In a recent interview with the South African business weekly, 'Financial Mail', Stuiver said that imports are not a threat to African expansion, provided that a facility is not built within 200km of a port. Exactly the same issue was raised by Yves De Moor in his column in the November 2012 issue of Global Cement Magazine.

Countries along Africa's east coast receive imports, but Stuiver said that Africa's high logistics costs mean the prices increase steeply as the cement is transported inland. He commented that the markets in Mozambique and KwaZulu Natal in South Africa were especially vulnerable and that most imports to South Africa come through Durban. Unsurprisingly both of PPC's big recent investments have been in landlocked countries, Zimbabwe and Ethiopia respectively. In July 2012 it also tried to invest in CINAT, the Democratic Republic of Congo's state-owned cement producer.

The import issue to South Africa reignited last week when the South African National Regulator for Compulsory Specifications (NRCS) confirmed that it had confiscated 'sub-standard' cement imported from Vietnam. As we covered in August 2012 in this column this follows a row in July 2012 about whether cement from Pakistan's Lucky Cement was complying with South African standards.

Although standards still lead the argument, more honesty has emerged with the use of the word 'dumping' in the complaints. Stuiver explained that "...the price of cement from Pakistan, India and Vietnam is low because electricity, fuel and transport rates are subsidised." Whilst PPC can report that its revenue has risen by 9% to US$837m for the first nine months of 2012, complaints against foreign imports seem overly protective. In 2009 PPC confirmed the existence of a cartel in the country. PPC has even gone to the Advertising Standards Authority to stop imports with elephants on their bags!

With reports that Nigerian producer Dangote is building a new US$389m plant in South Africa, thoughts turn to what will happen once South Africa becomes 'self-sufficient' in cement, like Nigeria which has proudly announced this recently. Giant infrastructure projects are one way to use all that excess cement and this is what Lafarge WAPCO has been asking the Nigerian government to do recently, in a road building drive. Better transport links in South Africa would wreck Stuiver's maxim about not building near a port.

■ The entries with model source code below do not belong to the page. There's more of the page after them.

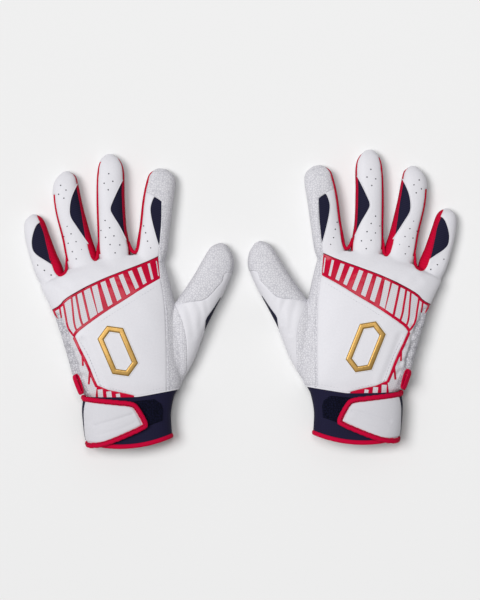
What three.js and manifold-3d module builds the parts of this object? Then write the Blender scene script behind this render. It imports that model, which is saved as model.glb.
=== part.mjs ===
/**
 * A pair of batting gloves, lying palm down and side by side, the fingers pointing along +Y.
 *
 * Millimetres, +Z up. Each glove is a thin leather shell: the hand, four fingers and the thumb are lofted
 * through rounded sections, joined, and hollowed by the same lofts drawn in by the wall. Seam lines, drawn in
 * plan, then part that shell into the panels that are cut and sewn in a real glove.
 *
 * The left glove is modelled about the middle of its wrist seam. The right one is its mirror image.
 */
import * as THREE from 'three';
import { mergeVertices } from 'three/addons/utils/BufferGeometryUtils.js';
import Module from 'manifold-3d';

const wasm = await Module();
wasm.setup();

// Driving dimensions of the hand, in millimetres
const handWidth = 108;
const handLength = 111;
const handThickness = 28;
const wall = 1.2;
const seamHeight = 6;
const seamGap = 0.3;

// Cuff, closure and trim, in millimetres
const bindingWidth = 4;
const bindingRise = 0.6;
const patchThickness = 0.8;
const strapThickness = 2.2;
const strapBindingRise = 0.5;
const strapHingeHeight = 11.5;
const tabLength = 17;
const tabWidth = 7;
const tabHeight = 5;
const tabWall = 1.5;

// The pair, in millimetres
const pairSpacing = 181;
const rightGloveAdvance = 3.2;
const rightGloveShift = 3;

// One overrun serves all cuts, in millimetres
const overrun = 60;

// Angles, in degrees
const rightGloveTurn = 1.25;
const tabLean = 18;
const tabPitch = 12;

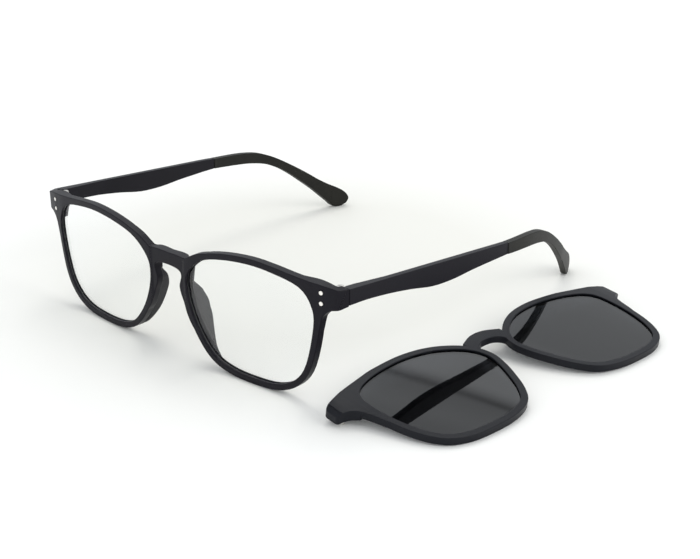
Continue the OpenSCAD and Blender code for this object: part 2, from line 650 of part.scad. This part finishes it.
frame_front();
lens(1);  // lens_left
lens(-1);  // lens_right
steel_pins(1);  // steel_pins_left
steel_pins(-1);  // steel_pins_right
hinge_front_leaf(1);  // hinge_front_leaf_left
hinge_front_leaf(-1);  // hinge_front_leaf_right
hinge_temple_leaf(1);  // hinge_temple_leaf_left
hinge_temple_leaf(-1);  // hinge_temple_leaf_right
hinge_screw(1);  // hinge_screw_left
hinge_screw(-1);  // hinge_screw_right
temple(1);  // temple_left
temple(-1);  // temple_right
temple_tip(1);  // temple_tip_left
temple_tip(-1);  // temple_tip_right
temple_core(1);  // temple_core_left
temple_core(-1);  // temple_core_right
clip_frame();
clip_lens(1);  // clip_lens_left
clip_lens(-1);  // clip_lens_right
clip_magnets(1);  // clip_magnets_left
clip_magnets(-1);  // clip_magnets_right
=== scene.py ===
import bpy
import math
from mathutils import Matrix, Vector
from mathutils.bvhtree import BVHTree


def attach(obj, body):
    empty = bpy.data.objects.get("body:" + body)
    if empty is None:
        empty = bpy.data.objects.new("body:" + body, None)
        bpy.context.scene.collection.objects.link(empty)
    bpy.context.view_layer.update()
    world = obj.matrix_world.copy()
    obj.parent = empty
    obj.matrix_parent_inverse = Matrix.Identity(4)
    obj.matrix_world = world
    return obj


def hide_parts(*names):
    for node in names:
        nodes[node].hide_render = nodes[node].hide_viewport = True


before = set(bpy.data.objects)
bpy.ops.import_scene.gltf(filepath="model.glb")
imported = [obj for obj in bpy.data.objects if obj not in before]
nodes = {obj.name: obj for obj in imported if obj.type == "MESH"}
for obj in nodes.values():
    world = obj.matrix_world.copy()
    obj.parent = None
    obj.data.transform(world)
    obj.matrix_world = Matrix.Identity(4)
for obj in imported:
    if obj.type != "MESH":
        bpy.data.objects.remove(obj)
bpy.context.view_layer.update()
scene = bpy.context.scene
print("frame loaded:", len(nodes), "parts")

mm = 0.001


def deselectAll():
    if bpy.context.mode != "OBJECT":
        bpy.ops.object.mode_set(mode="OBJECT")
    bpy.ops.object.select_all(action="DESELECT")


def pick(obj):
    deselectAll()
    obj.select_set(True)
    bpy.context.view_layer.objects.active = obj
    return obj


# camera, placed where the photograph was taken from
cameraView = {
    "place": (0.280202, -0.320116, 0.185),
    "azimuth": 42.18,
    "elevation": 22.41,
    "roll": -0.35,
    "lens": 66.17,
}


def addCamera(plan):
    a, e, r = (math.radians(plan[k]) for k in ("azimuth", "elevation", "roll"))
    back = Vector((math.sin(a) * math.cos(e), -math.cos(a) * math.cos(e), math.sin(e)))
    right = Vector((math.cos(a), math.sin(a), 0))
    up = back.cross(right)
    across = right * math.cos(r) + up * math.sin(r)
    upward = up * math.cos(r) - right * math.sin(r)
    turned = Matrix((across, upward, back)).transposed()
    bpy.ops.object.camera_add(location=plan["place"])
    camera = bpy.context.object
    camera.name = "photoCamera"
    camera.rotation_euler = turned.to_euler()
    camera.data.lens = plan["lens"]
    camera.data.sensor_width = 36
    camera.data.clip_start = 0.01
    camera.data.clip_end = 20
    scene.camera = camera
    print("camera ready")


deselectAll()
addCamera(cameraView)


# node helpers and shared effects
def newMaterial(name):
    material = bpy.data.materials.new(name)
    material.use_nodes = True
    tree = material.node_tree
    return material, tree, tree.nodes["Principled BSDF"]


def addNode(tree, kind, **values):
    made = tree.nodes.new(kind)
    for key, value in values.items():
        setattr(made, key, value)
    return made


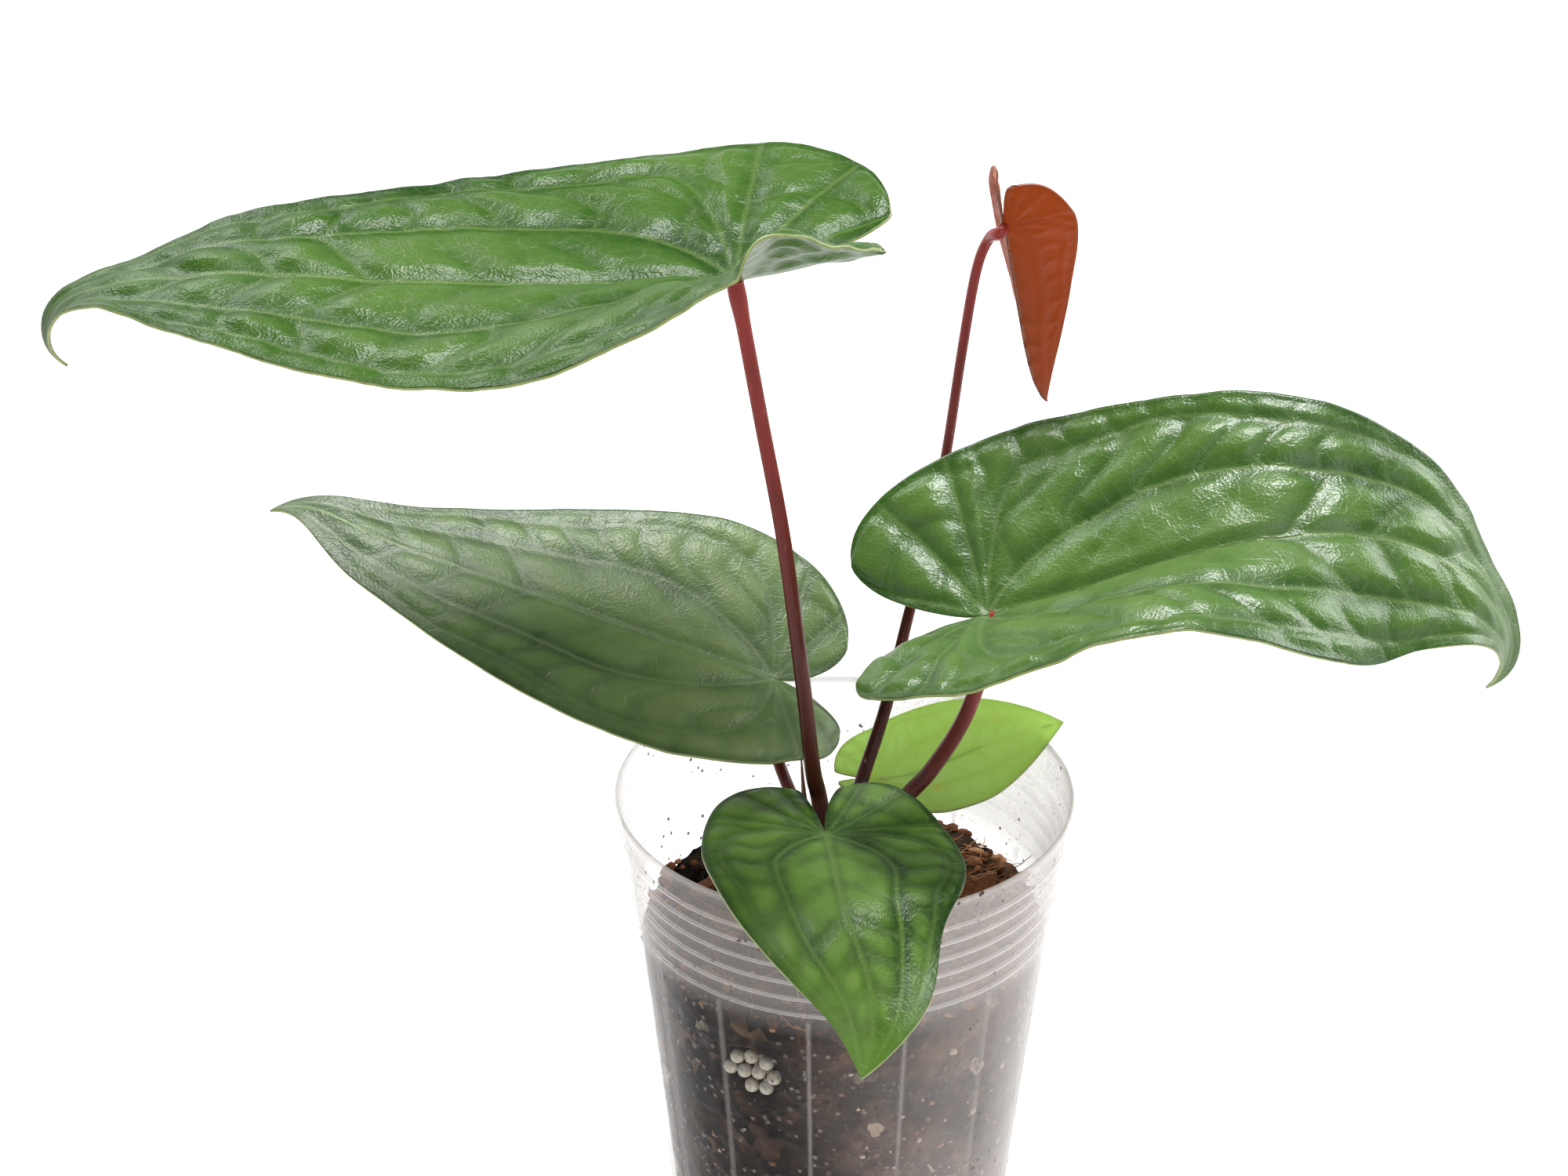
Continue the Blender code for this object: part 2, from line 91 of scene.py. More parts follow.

Two solutions from this week's news might appeal to the industry on the south and east coasts of Africa. The first is to use inventive export barriers just like the Bureau of Indian Standards have imposed to slow down exports from Pakistan. The second is to persuade importers to do what a North Korean ship reportedly did with its consignment of cement this week off the coast of Somalia: dump it in the sea.